What about the Citizen Register. Was that a great paper or what? Somehow they managed to get the previous day’s Little League, Pony League and High School baseball/basketball/hockey/soccer scores reasonably correct and even mention someone’s name now and then when they did something special. Are Ossining Little League teams still named Lions, Elks, St. Anns, Fire Dept., PAL, Rotary???
Are OHS teams still called “Indians”? Or, have they been PC’d into “Native Americans” or “Original Inhabitants”?
Remember when a lap top was something you sat on! And still not a type of dance. A computer was just not something that became part of our world until 1985 or so and the internet a few years beyond that. Until then, in school we all had to go to the library to do our research and then copy the information we needed word by word. Even this most menial of tasks was hindered by someone having cut out pictures from the reference books for their report the previous year. I’m sure no one in our class ever did that. I also wonder why no teachers ever figured out where all the pictures in the reports came from.

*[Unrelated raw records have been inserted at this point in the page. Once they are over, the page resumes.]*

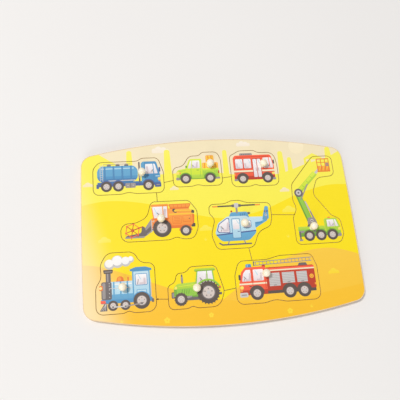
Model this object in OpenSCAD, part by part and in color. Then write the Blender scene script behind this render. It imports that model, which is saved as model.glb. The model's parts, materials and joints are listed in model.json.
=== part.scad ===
// Peg puzzle: a tray of two glued plywood sheets with nine lift-out vehicle pieces.
// The saw cuts every piece from the face sheet, so a piece and its opening share one cut line.
// The origin is at the centre of the tray's underside, with +X along its length and +Z up.

/* [Tray] */
// Wood between the outermost openings and the tray's short edges
side_rim = 12.5; // [9:0.5:20]
// Wood between the outermost openings and the lines through the tray's corners
long_rim = 2.5; // [1:0.5:10]
// Rise of the two long edges at their middle
long_bow = 17; // [8:0.5:24]
// Rise of the two short edges at their middle
short_bow = 1; // [0.5:0.5:6]
// Radius of the tray's four corners
corner_r = 14; // [6:1:24]
// Thickness of the base sheet
base_t = 3; // [2:0.5:5]
// Thickness of the face sheet and of every piece
face_t = 5; // [4.5:0.5:8]

/* [Layout] */
// Wood between neighbours in the top row
top_gap = 10; // [6:0.5:16]
// Wood between neighbours in the bottom row
bottom_gap = 12; // [6:0.5:16]
// Wood between the two pieces of the middle row
middle_gap = 13; // [6:0.5:16]
// How far the middle row starts in from the other two
middle_step = 28; // [10:1:36]
// Wood between a piece and the one above it
column_gap = 10; // [6:0.5:16]

/* [Saw cut] */
// Width of the saw cut around each piece and between the openings
kerf = 0.5; // [0.4:0.1:1]
// Diameter of the hole in which the saw blade starts
start_hole_d = 1.6; // [1:0.1:2.5]

/* [Peg] */
// Diameter of the round head
head_d = 8.5; // [7:0.1:11]
// Height of the peg above the piece
peg_h = 11.5; // [10.5:0.1:15]
// Diameter of the neck at its narrowest
neck_d = 4.4; // [3.4:0.1:5]
// Height of the narrowest place above the piece
neck_h = 2.6; // [2:0.1:3.2]
// Diameter of the foot that stands on the piece
foot_d = 6; // [5.4:0.1:7]
// Thickness of the foot's straight rim
foot_t = 0.6; // [0.4:0.1:1]
// Diameter of the tenon glued into the piece
tenon_d = 3.6; // [3:0.1:4]
// Length of the tenon
tenon_l = 3.6; // [2.5:0.1:3.8]
// Room for glue around the tenon
glue_gap = 0.05; // [0.02:0.01:0.1]
// Room for glue below the tenon
glue_well = 0.3; // [0.1:0.1:0.5]

/* [Tanker piece] */
// Length of the tanker's opening
tanker_l = 78; // [72:1:82]
// Height of the tanker's opening
tanker_h = 42; // [38:1:45]

/* [Pickup piece] */
// Length of the pickup's opening
pickup_l = 56; // [50:1:60]
// Height of the pickup's opening
pickup_h = 41; // [37:1:44]

/* [Bus piece] */
// Length of the bus's opening
bus_l = 55; // [50:1:58]
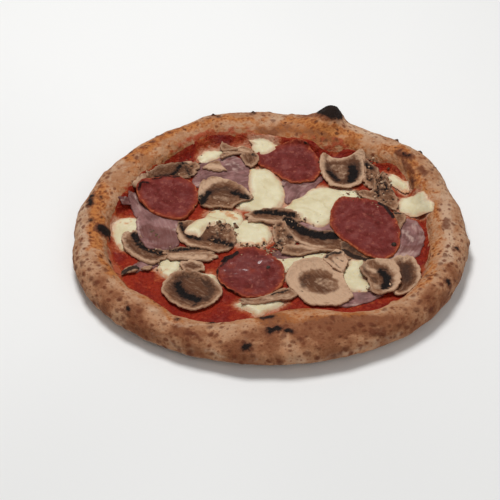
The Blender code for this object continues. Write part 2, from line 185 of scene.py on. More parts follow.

Even calculators were devices to be had only far in the future. Every math, statistics or physics calculation had to be done manually well into the late 1960’s. Some of us could get by with a slide rule to get a kind of rounded off estimate of the answer. Have you seen one of these lately?
Have I left anything out? Forgotten something? What about where we went swimming? Did anyone else go down to the Hudson at the PAL beach near the RR station, or at Sparta or even the old quarry at the end of Spring Street? Chilmark Pool? How about Stillwater lake near Steve Zinners?
What about submarine races at Scarborough Station or many other parts of town?
Someone who has led a more exciting life back in those days needs to fill in the blanks that I left out. For now I’m exhausted documenting my little trip down memory lane. Please forgive my moments of incorrect grammar, punctuation and spelling and the many gaps in my memories.